Any advice would be much appreciated

----------


## Uncle Bob

Hi Mike and welcome!
We are a mainly Australian based forum so things are likely to be quite different down here  :Wink:

----------


## SilentButDeadly

> Hi all, 
> I'm a newbie - been having a look at past threads, and trying to find something on solar hot water but haven't had much luck... 
> Just moved home and we're on oil.

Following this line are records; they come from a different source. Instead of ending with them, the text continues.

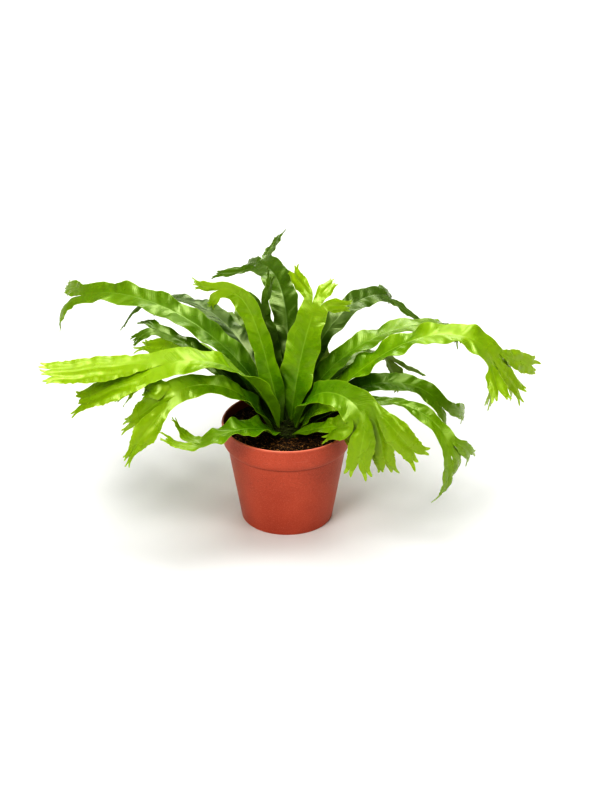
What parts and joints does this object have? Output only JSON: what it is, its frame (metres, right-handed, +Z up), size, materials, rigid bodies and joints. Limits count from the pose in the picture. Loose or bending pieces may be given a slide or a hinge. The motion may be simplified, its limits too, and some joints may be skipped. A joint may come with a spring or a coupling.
{
  "type": "potted crested fern",
  "caption": "Potted fern with a rosette of strap-shaped, wavy-edged fronds whose tips fork into crests, in a round nursery pot.",
  "frame": {"origin": "centre of the underside of the pot's foot", "axes": "+Z up, the fullest view of the rosette is from -Y, +X to that view's right"},
  "size_m": [0.4623, 0.261, 0.2293],
  "materials": {
    "pot": "satin",
    "soil": "matte",
    "leaf_young": "satin",
    "leaf_mid": "satin",
    "leaf_old": "satin",
    "crown": "matte"
  },
  "bodies": {
    "root": {"pot": "pot", "soil": "soil", "frond_01": "leaf_young", "frond_02": "leaf_young", "frond_03": "leaf_old", "frond_04": "leaf_mid", "frond_05": "leaf_old", "frond_06": "leaf_young", "frond_07": "leaf_old", "frond_08": "leaf_old", "frond_09": "leaf_old", "frond_10": "leaf_mid", "frond_11": "leaf_young", "frond_12": "leaf_young", "frond_13": "leaf_young", "frond_14": "leaf_young", "frond_15": "leaf_young", "frond_16": "leaf_young", "frond_17": "leaf_young", "frond_18": "leaf_mid", "frond_19": "leaf_mid", "frond_20": "leaf_mid", "frond_21": "leaf_mid", "frond_22": "leaf_mid", "frond_23": "leaf_mid", "crown": "crown"}
  },
  "joints": []
}
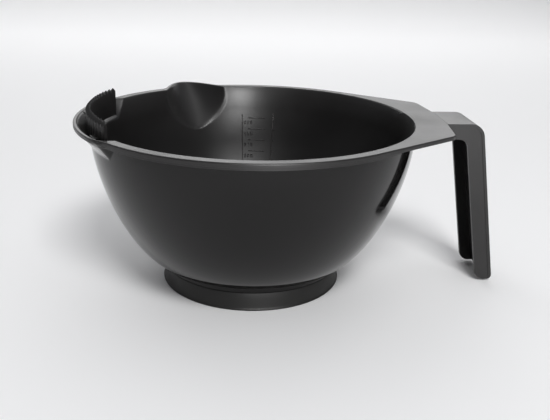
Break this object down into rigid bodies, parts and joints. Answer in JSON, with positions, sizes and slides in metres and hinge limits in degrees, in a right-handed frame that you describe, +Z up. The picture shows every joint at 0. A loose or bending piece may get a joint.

My wife is really keen on the idea of introducing a solar power system to support us with our hot water as we are both quite conscious of the environment and use a lot of hot water between us.
> I have heard of solar hot water pumps or to use their correct name 'thermodynamic systems' for hot water, but this sort of system is still rather alien to me so I wondered if anyone had a little more advice on whether they our worth our investment? 
>  My research has uncovered that many such systems are ERP A rated, and unlike solar thermal, they can work day and night in a range of temperatures, but what i would really like to know if what the running cost is of these things, and whether it would be worth also having a couple of solar panels installed to essentially offset the cost of powering the solar heat pump? 
> Any advice would be much appreciated

  For more info on this very thing (and it is a thing) check out Sanden hot water systems.  The other option is to get solar PV panels and instead of grid connection for any excess you can't use in the house, it can be punched into heating water instead - just requires a slightly different featured solar inverter. Another potential info source is (Australian) Alternative Technology Association www.ata.org.au

----------